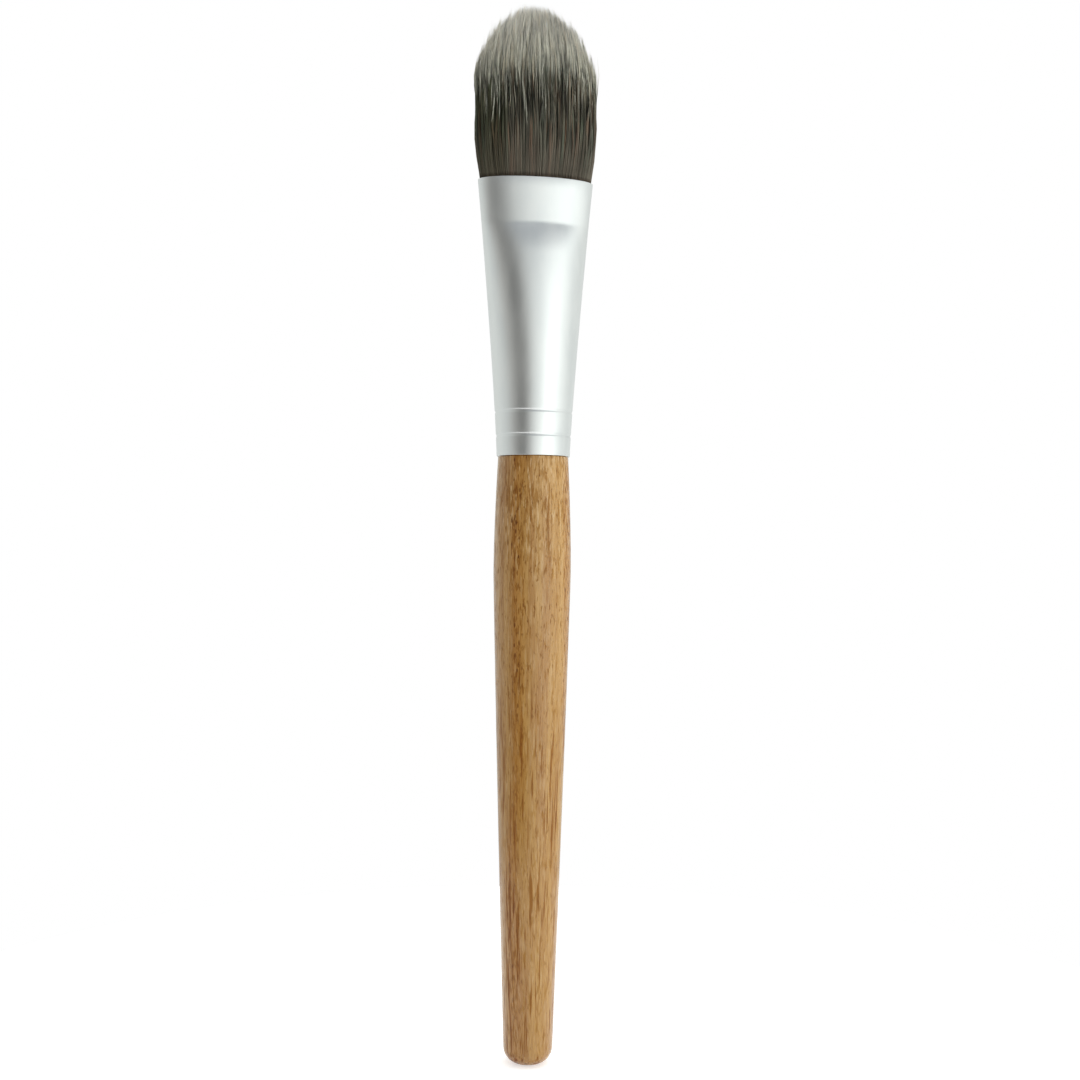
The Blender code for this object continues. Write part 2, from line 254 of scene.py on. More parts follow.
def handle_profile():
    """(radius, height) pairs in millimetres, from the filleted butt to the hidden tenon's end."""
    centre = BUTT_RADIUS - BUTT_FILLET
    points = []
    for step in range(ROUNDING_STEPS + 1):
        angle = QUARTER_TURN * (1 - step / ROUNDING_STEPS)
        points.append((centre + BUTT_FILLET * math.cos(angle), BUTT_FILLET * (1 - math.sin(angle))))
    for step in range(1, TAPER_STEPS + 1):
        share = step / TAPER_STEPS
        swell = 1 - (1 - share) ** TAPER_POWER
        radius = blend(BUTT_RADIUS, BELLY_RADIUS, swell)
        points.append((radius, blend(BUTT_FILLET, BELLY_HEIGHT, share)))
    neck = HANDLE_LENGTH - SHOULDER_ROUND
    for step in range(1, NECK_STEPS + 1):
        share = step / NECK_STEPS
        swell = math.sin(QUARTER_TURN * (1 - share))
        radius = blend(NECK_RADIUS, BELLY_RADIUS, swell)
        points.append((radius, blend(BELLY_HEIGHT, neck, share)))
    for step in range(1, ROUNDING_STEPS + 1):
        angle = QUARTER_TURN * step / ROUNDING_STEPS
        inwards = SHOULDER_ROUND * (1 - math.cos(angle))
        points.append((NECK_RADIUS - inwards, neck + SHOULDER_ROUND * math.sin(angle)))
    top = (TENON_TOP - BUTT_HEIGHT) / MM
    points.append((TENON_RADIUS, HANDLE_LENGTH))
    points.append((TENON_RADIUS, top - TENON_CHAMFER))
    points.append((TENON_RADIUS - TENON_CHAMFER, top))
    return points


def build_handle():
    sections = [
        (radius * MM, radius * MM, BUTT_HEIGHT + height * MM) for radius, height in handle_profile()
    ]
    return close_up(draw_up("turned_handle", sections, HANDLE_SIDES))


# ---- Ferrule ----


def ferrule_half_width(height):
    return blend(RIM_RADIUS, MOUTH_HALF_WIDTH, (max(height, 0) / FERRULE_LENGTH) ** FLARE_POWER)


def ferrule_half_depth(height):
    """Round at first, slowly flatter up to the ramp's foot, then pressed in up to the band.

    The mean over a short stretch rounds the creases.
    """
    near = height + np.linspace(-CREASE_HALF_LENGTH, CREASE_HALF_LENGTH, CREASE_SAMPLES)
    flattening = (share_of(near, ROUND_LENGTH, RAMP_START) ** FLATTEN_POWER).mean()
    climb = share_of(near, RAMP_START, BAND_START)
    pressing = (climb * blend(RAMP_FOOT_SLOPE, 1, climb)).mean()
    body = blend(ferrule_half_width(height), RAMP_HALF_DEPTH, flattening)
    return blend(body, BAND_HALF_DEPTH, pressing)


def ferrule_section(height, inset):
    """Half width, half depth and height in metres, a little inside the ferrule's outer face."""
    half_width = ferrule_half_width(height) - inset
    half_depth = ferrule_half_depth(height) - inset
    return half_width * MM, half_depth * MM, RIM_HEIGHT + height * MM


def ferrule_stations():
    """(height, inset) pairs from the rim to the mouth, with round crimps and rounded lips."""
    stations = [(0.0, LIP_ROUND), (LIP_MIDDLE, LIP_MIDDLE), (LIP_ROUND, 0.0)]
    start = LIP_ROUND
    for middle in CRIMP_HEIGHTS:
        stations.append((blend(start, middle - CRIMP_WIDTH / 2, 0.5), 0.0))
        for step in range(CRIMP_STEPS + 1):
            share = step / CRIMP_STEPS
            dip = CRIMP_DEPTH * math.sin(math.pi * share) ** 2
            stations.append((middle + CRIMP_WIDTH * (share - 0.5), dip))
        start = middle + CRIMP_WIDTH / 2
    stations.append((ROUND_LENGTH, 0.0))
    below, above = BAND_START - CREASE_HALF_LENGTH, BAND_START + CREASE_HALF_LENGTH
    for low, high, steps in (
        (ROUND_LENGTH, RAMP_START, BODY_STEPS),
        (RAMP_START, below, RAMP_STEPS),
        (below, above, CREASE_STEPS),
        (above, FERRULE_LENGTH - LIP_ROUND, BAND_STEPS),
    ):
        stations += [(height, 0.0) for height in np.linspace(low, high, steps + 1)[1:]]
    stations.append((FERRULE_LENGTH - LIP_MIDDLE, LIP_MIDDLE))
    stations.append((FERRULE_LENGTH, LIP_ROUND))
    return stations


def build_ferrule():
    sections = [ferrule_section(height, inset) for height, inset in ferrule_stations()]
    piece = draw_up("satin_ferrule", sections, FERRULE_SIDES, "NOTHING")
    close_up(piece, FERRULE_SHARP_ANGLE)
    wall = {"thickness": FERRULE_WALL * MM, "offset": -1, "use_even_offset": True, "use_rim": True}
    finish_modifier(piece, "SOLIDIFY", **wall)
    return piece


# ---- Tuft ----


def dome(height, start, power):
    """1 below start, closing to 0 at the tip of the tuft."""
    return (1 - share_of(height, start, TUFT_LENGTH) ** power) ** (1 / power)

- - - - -

## INSTRUCTION
Quote exactly the lines running from the start of the listing above through the line where "to the band." is found, and output no other lines.

## COMPLETE RESPONSE
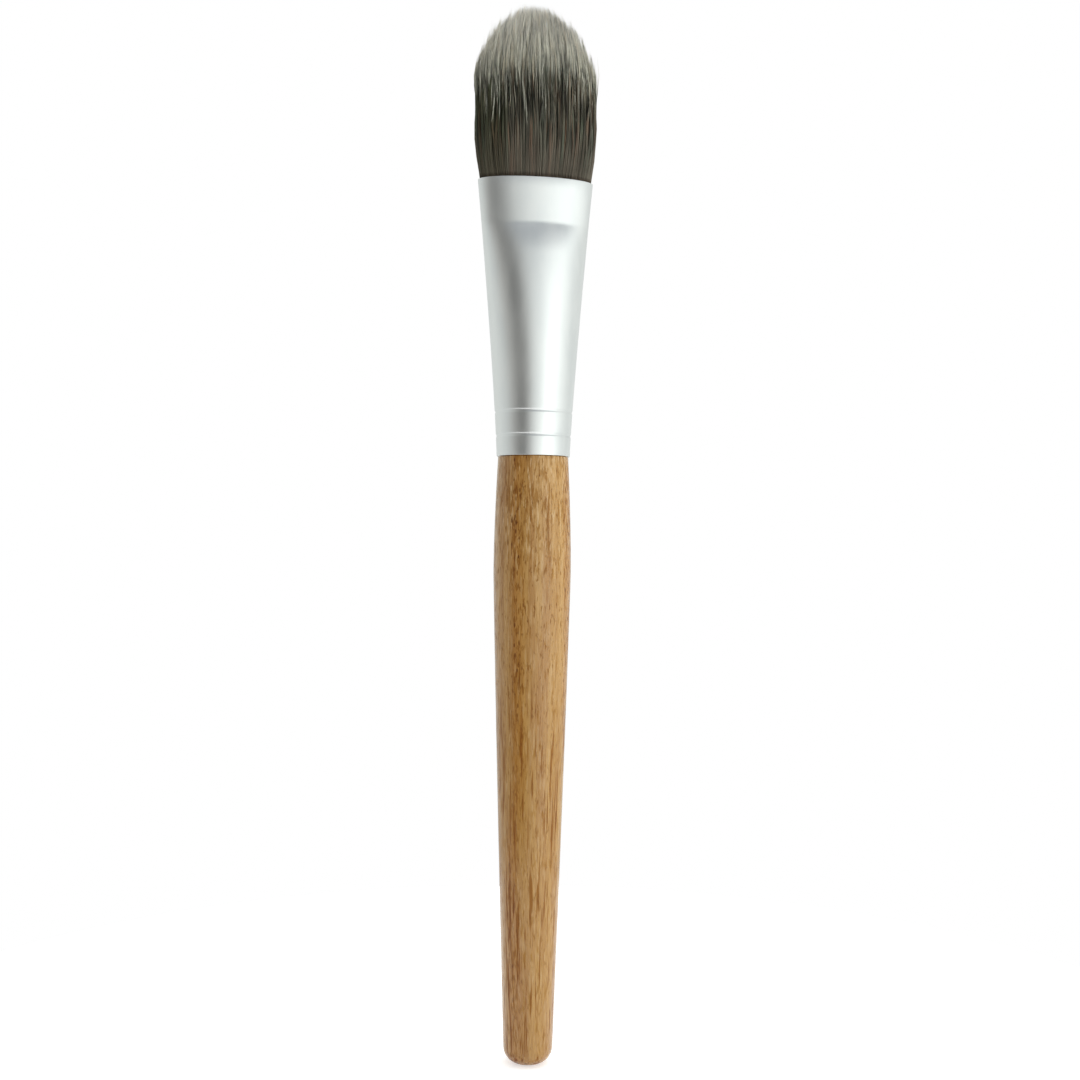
The Blender code for this object continues. Write part 2, from line 254 of scene.py on. More parts follow.
def handle_profile():
    """(radius, height) pairs in millimetres, from the filleted butt to the hidden tenon's end."""
    centre = BUTT_RADIUS - BUTT_FILLET
    points = []
    for step in range(ROUNDING_STEPS + 1):
        angle = QUARTER_TURN * (1 - step / ROUNDING_STEPS)
        points.append((centre + BUTT_FILLET * math.cos(angle), BUTT_FILLET * (1 - math.sin(angle))))
    for step in range(1, TAPER_STEPS + 1):
        share = step / TAPER_STEPS
        swell = 1 - (1 - share) ** TAPER_POWER
        radius = blend(BUTT_RADIUS, BELLY_RADIUS, swell)
        points.append((radius, blend(BUTT_FILLET, BELLY_HEIGHT, share)))
    neck = HANDLE_LENGTH - SHOULDER_ROUND
    for step in range(1, NECK_STEPS + 1):
        share = step / NECK_STEPS
        swell = math.sin(QUARTER_TURN * (1 - share))
        radius = blend(NECK_RADIUS, BELLY_RADIUS, swell)
        points.append((radius, blend(BELLY_HEIGHT, neck, share)))
    for step in range(1, ROUNDING_STEPS + 1):
        angle = QUARTER_TURN * step / ROUNDING_STEPS
        inwards = SHOULDER_ROUND * (1 - math.cos(angle))
        points.append((NECK_RADIUS - inwards, neck + SHOULDER_ROUND * math.sin(angle)))
    top = (TENON_TOP - BUTT_HEIGHT) / MM
    points.append((TENON_RADIUS, HANDLE_LENGTH))
    points.append((TENON_RADIUS, top - TENON_CHAMFER))
    points.append((TENON_RADIUS - TENON_CHAMFER, top))
    return points


def build_handle():
    sections = [
        (radius * MM, radius * MM, BUTT_HEIGHT + height * MM) for radius, height in handle_profile()
    ]
    return close_up(draw_up("turned_handle", sections, HANDLE_SIDES))


# ---- Ferrule ----


def ferrule_half_width(height):
    return blend(RIM_RADIUS, MOUTH_HALF_WIDTH, (max(height, 0) / FERRULE_LENGTH) ** FLARE_POWER)


def ferrule_half_depth(height):
    """Round at first, slowly flatter up to the ramp's foot, then pressed in up to the band.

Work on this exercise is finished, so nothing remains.